Anyhow, the guy left, and we sat down to eat, and I remarked, as it came into my head "the other idea would be for one of us to do a single rope rap." So Alex did. He spent a good half hour rigging four pieces of webbing, including some we’d found onto an anchor hanging off the roots of some bushes, and headed down. I don’t think I’d have trusted this to lower our Westie, but he was fine with it. And I watched it as he went down, and it didn’t move at all.
Sitting here in the shade and the breeze, it’s surprisingly cool. I put on all my clothes, even my Falklands wool, and found a pile vest in Alex’s pack to wear too. The ground seems so close, if it wasn’t for the people down there who look so oddly small, I’d feel like I could nearly jump down. But when you try to talk, yelling down and them not hearing you, you realize how far it really is. There were milkweed seeds floating in the sun, but now the sun’s gone.

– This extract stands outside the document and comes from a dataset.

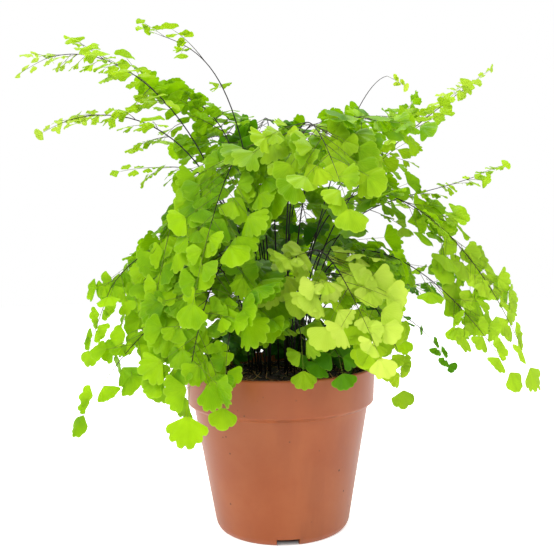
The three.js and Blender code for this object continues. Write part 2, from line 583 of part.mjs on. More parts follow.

So, Alex returned around 4:15, about an hour earlier than I’d decided to expect him. Turns out he got a rope from the sheriff’s department, at the Verlot ranger station. It turned out that the guy had never left, he gave the note we’d written to a woman who went, and who, after Alex spent half an hour rigging the anchor, rappelling, and driving to the ranger station, walked in 20 minutes after he did, announcing that there were a couple of guys who were in trouble on Big 4 and she was supposed to call someone.

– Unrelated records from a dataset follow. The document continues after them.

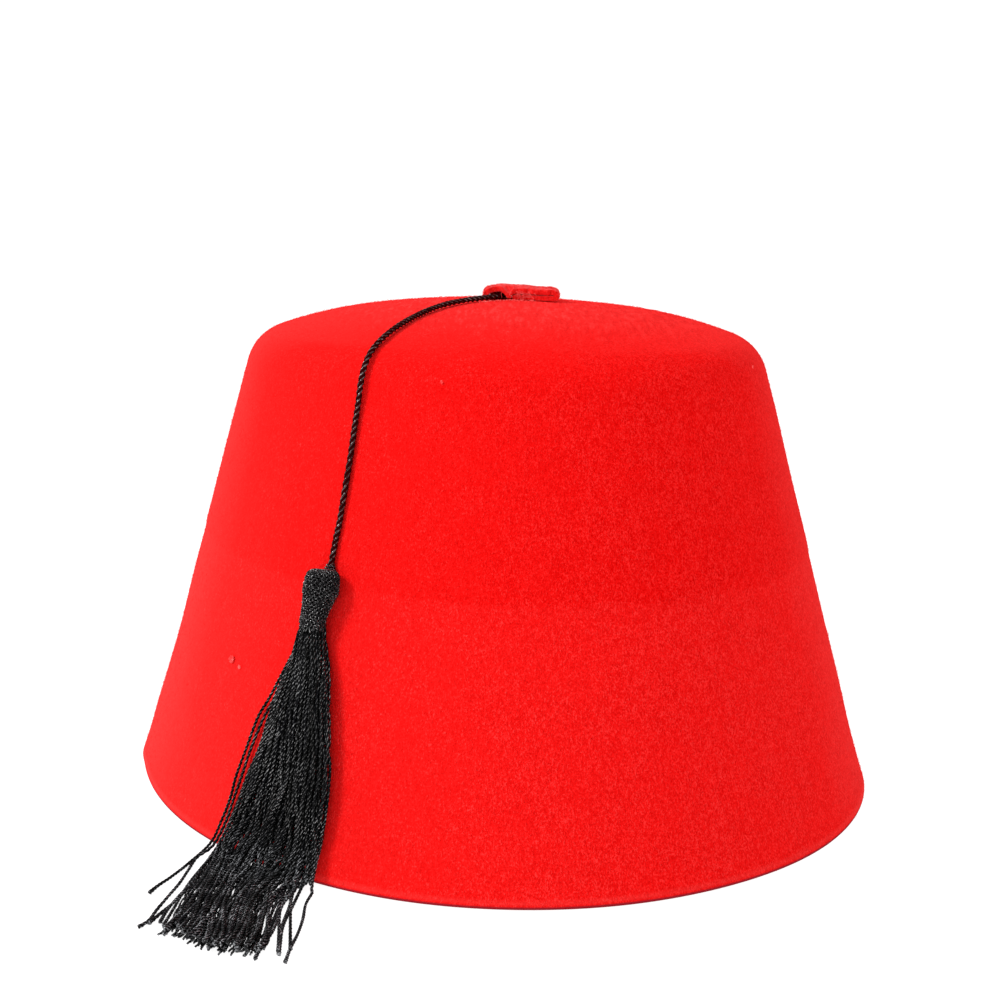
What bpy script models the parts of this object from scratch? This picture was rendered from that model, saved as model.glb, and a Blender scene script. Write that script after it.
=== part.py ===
"""Felt fez: a hollow red body, a folded tab on its top, and a black cord with a tassel.

Metres, +Z up. The origin is the centre of the rim, on the surface that the hat stands on. The cord
runs down the front left of the wall, and the tassel's skirt bends at the rim and lies on that
surface. A bearing is an angle about +Z, from the front (-Y) towards the left (-X).
"""

import math

import bmesh
import bpy
from mathutils import Vector

MM = 0.001
CLEARANCE = 0.3 * MM

# Felt body. The wall is a straight line in profile, the top an arc, and the shoulder an arc that
# touches both. TOP_RADIUS is where the wall's line and the top's arc would meet, and HEIGHT is the
# arc's highest point before the top's middle sinks a little.
RIM_RADIUS = 94.5 * MM
TOP_RADIUS = 63.5 * MM
HEIGHT = 121.4 * MM
DOME_RISE = 11.75 * MM
SINK_DEPTH = 1.85 * MM
SINK_RADIUS = 36.3 * MM
SHOULDER_RADIUS = 11.7 * MM
FELT_THICKNESS = 2.3 * MM
WALL_SLOPE = (RIM_RADIUS - TOP_RADIUS) / (HEIGHT - DOME_RISE)
WALL_ANGLE = math.atan(WALL_SLOPE)
DOME_RADIUS = (TOP_RADIUS**2 + DOME_RISE**2) / (2 * DOME_RISE)
LEAN = math.radians(1.48)
BODY_SHIFT = (-1.5 * MM, 1.0 * MM)
BODY_SIDES = 72
WALL_ROWS = 6
SHOULDER_ROWS = 5
DOME_ROWS = 8

# How far the soft rim is out of round; the crest is the bearing of a set's first lobe.
RIM_LOBE_COLUMNS = ("count", "depth_mm", "crest_degrees")
RIM_LOBES = (
    (2, 1.34, -45.0),
    (3, 1.83, 19.2),
)

# Tab: a felt strip folded over itself at its right end, with a short tunnel under its left end.
TAB_CENTRE = (-1.1 * MM, -0.6 * MM)
TAB_FELT = 1.15 * MM
TAB_DEPTH = 9.0 * MM
TAB_WAIST = 0.86
TAB_WAIST_WIDTH = 3.0 * MM
TAB_DEPTH_ROWS = 4
TAB_FOLD_CENTRE = (7.9 * MM, 1.33 * MM)
TAB_FOLD_RADIUS = 0.75 * MM
TAB_FOLD_STEPS = 6
TAB_LOWER_LINE = (-2.4 * MM, 1.0 * MM, 4.5 * MM)

# Middle line of the strip's upper layer, in millimetres, from the fold to the left foot.
TAB_UPPER_COLUMNS = ("across", "above_crown")
TAB_UPPER_LINE = (
    (5.0, 2.10),
    (1.6, 2.02),
    (-0.6, 2.00),
    (-2.6, 2.26),
    (-5.0, 2.52),
    (-7.2, 2.42),
    (-8.5, 1.92),
    (-9.0, 1.05),
    (-9.05, 0.0),
)

# Cord: its route from inside the tab's tunnel to the tassel's head, in millimetres.
CORD_DIAMETER = 1.35 * MM
CORD_STEP = 3.4 * MM
CORD_ROUTE = (
    (-5.4, -2.2, 120.55),
    (-7.4, -4.8, 120.45),
    (-10.4, -7.6, 120.2),
    (-14.9, -11.9, 119.7),
    (-19.3, -17.9, 119.0),
    (-23.3, -26.6, 117.95),
    (-26.9, -35.4, 116.5),
    (-30.1, -42.7, 114.6),
    (-32.5, -48.9, 112.5),
    (-34.2, -53.3, 110.2),
    (-35.2, -55.9, 107.2),
    (-35.8, -57.4, 103.6),
    (-36.1, -58.3, 99.6),
    (-36.5, -59.2, 95.7),
    (-36.9, -60.3, 91.4),
    (-37.3, -61.4, 87.2),
    (-37.8, -62.5, 83.0),
    (-38.3, -63.5, 78.8),
    (-38.8, -64.6, 74.4),
    (-39.2, -65.7, 70.2),
    (-39.7, -67.25, 64.45),
)

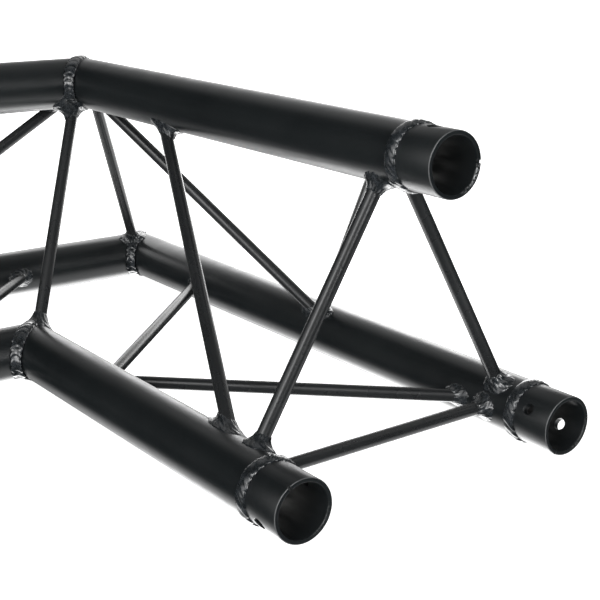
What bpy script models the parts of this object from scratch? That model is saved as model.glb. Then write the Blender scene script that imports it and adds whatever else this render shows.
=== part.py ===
"""Triangular truss, 90 degree two-way corner, welded from aluminium tube and bar.

Frame: metres, +Z up, legs along +X and +Y, apex chord on top, origin at the
centre of the bounding box's base. Three mitred chords run round the corner:
the top one, and below it the inner and the outer one. Each leg ends in three
turned receivers that take conical couplers, and is braced by round bars.
"""
import math

import bmesh
import bpy
from mathutils import Matrix, Vector

# Tubes, bars and the section
CHORD_R = 0.0175
CHORD_BORE_R = 0.0159
BAR_R = 0.004
CENTRES = 0.185
REACH = 0.4925
GAP = 0.0003

# Receiver, measured back from its face
FACE_CHAMFER = 0.0006
MOUTH_R = 0.0150
SOCKET_R = 0.0126
SOCKET_DEPTH = 0.031
COLLAR_LENGTH = 0.0275
SPIGOT_R = 0.0156
RECEIVER_LENGTH = 0.046
PIN_SETBACK = 0.0165
PIN_OUTER_R = 0.0035
PIN_INNER_R = 0.0031
NOTCH_WIDTH = 0.0018
NOTCH_DEPTH = 0.0014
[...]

He tied the rope to our rope, and tied in the rope bag, which contained one of his two-way radios. I remembered that he’d had them, and I was hoping he’d send one up. So, I pulled up the rope up to the fisherman’s knot that he’d tired, and got the bag and sent down the two packs, with the end of his rope. Things were a little complicated, since the new rope was shorter than his, and I had to have the knot on the side of the thick rope. So I was going to have to stop and adjust the rope length as I neared the ground (the thick rope stretches less, so it goes through more quickly.)
I was completely terrified about putting my weight on that anchor. It seemed to me like stopping a semi by dragging my foot, completely unreasonable. I prayed and crossed myself before committing myself to the drop. Things were made worse by the fact that there was a slimy drip right below the lip, so there was no footing; I couldn’t even pretend like my feet were holding most of my weight.
Down I went, focusing only on the ATC and the wall, not looking down, not thinking about the anchor. 50 feet above the ground I found a stance, stopped and pulled the ropes to equalize them, wondering what that was doing to the anchor above, but it seemed fine. I managed to get one of my nuts pinched by the seat harness, so after starting up again, I had to find a place to stop and rearrange things. Words can not describe how I felt when I reached the bottom, and at the same time I was conscious that maybe I had been inordinately afraid. Alex related a time that he’d rappelled off a single sagebrush anchored in sand, and compared to that, this was pretty bomber. (earlier)
The drive home was pretty routine. We dropped the rope off at the sheriff’s building in Robe, and headed home.
Reflections on the climb: This has certainly dampened my enthusiasm for bushwhacking climbs, like Index and Garfield. I just don’t like that kind of thing. At all. I don’t need to do it. Chair Peak, as I look back on it, was a very nice climb, nearly perfect in some respects, and I had sort of envisioned this being something like that. My winter climb of Big 4 was a lot of fun as well, but I wouldn’t do it again solo. As we were pulling down the ropes I mentioned fear of death or dismemberment, and Alex said that climbing accidents rarely result in deaths. Ironically, I got home to a TV news report of a guy that had been killed falling from Chair Peak. He was doing the east wall, and unaccountably, untied from his partner just at the most hazardous spot.